Editors’ Position: A Need for Democracy

  • Jurgita Girčienė
Keywords: editors’ position, position towards standardisation of lexis and its impact on the choice of variants and on the communicative effectiveness of a text, need for democracy


Based on the responses of twenty semi-structured interviews, the paper discusses the position of linguistic editors representing all types of linguistic editors active in Lithuania. It describes the position of this specific part of the linguistic community, the intermediaries between authors and readers, regarding standardisation of a particular type of lexis, the so-called new borrowings, which are so important to the society. The paper aims to identify the impact of the purist tradition (purification of lexis), which is still alive in Lithuania, on the choice of variants and the communicative effectiveness of a text as seen by the editors. It also looks into the editors’ attitude towards the present situation in general: whether they support it or desire changes. A conclusion was reached in the present research that for the majority of editors the present situation in the field of standardisation that limits the choice of lexical variants interferes with their aspirations to produce a communicatively effective text. To summarise the criticism and specific recommendations expressed by many of the respondents towards the general situation in the field of standardisation of new borrowings, the most suitable solutions for the editors would be a change in standardisation practices: linguistic recommendations should suggest variants in an informative rather than prescriptive manner, without rejecting certain borrowings as inappropriate, and allowing to choose a variant or a synonym stylistically most suitable for the text in question and for the targeted addressee.
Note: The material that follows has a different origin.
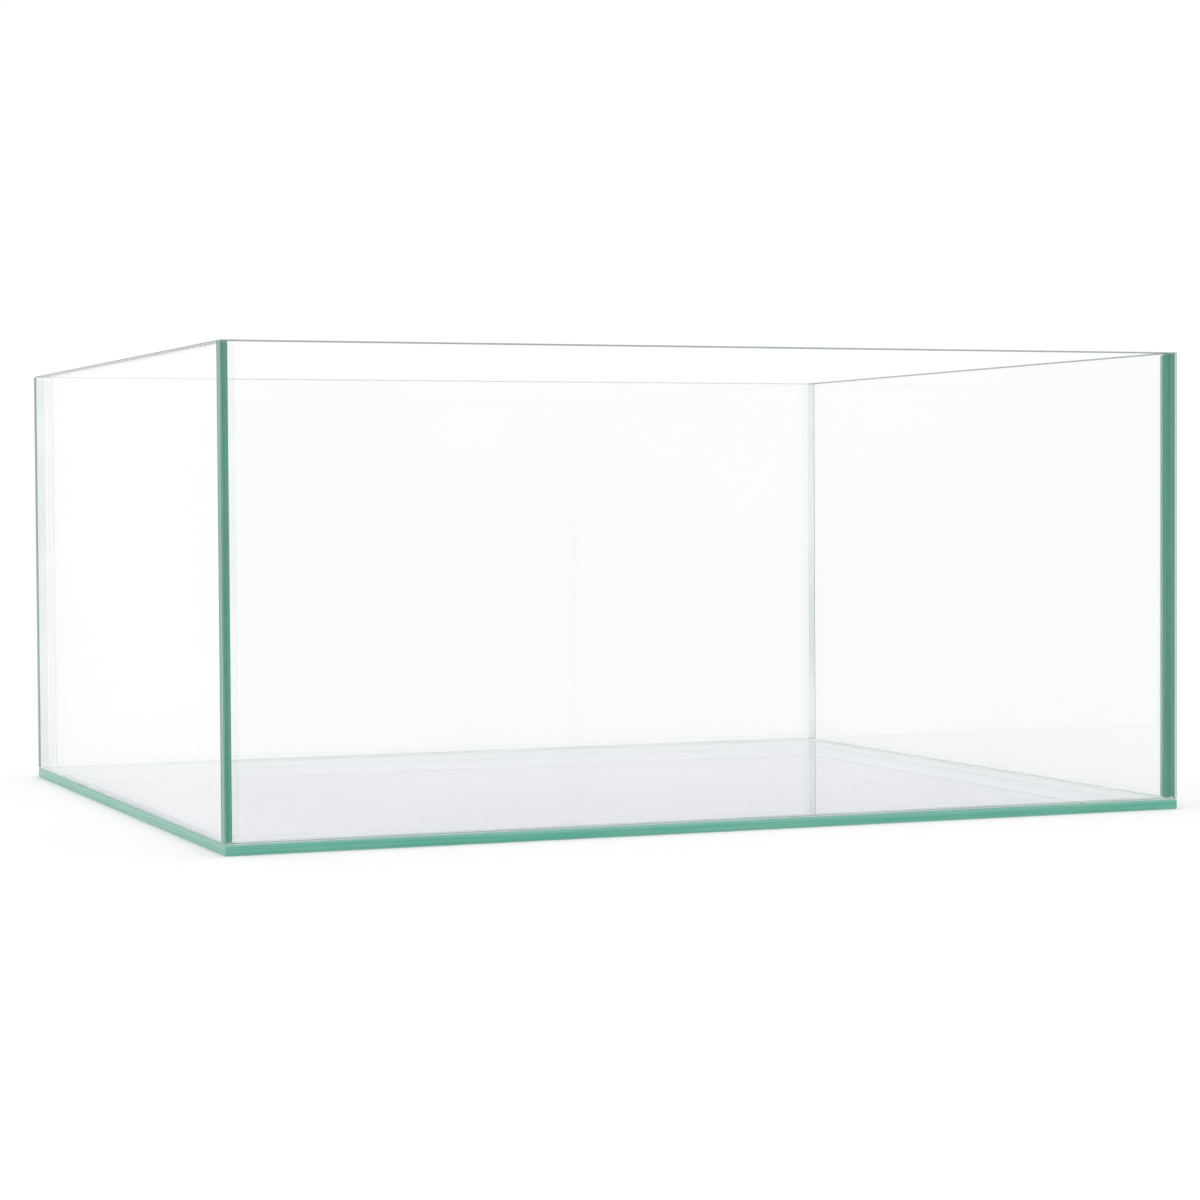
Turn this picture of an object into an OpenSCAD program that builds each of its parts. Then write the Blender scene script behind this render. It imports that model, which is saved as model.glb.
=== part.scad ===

Responses by all the editors interviewed about their approach (introduction of specific borrowings into different texts targeted at different addressees related to linguistic recommendations) suggest a need for diversity and variability. To conclude, the aim sought by linguistic recommendations issued as a consequence of language standardisation, i.e., limiting the number of variants, conflicts with the need for diversity and for the possibility to choose among variants, in other words, the need for democracy as expressed by the editors.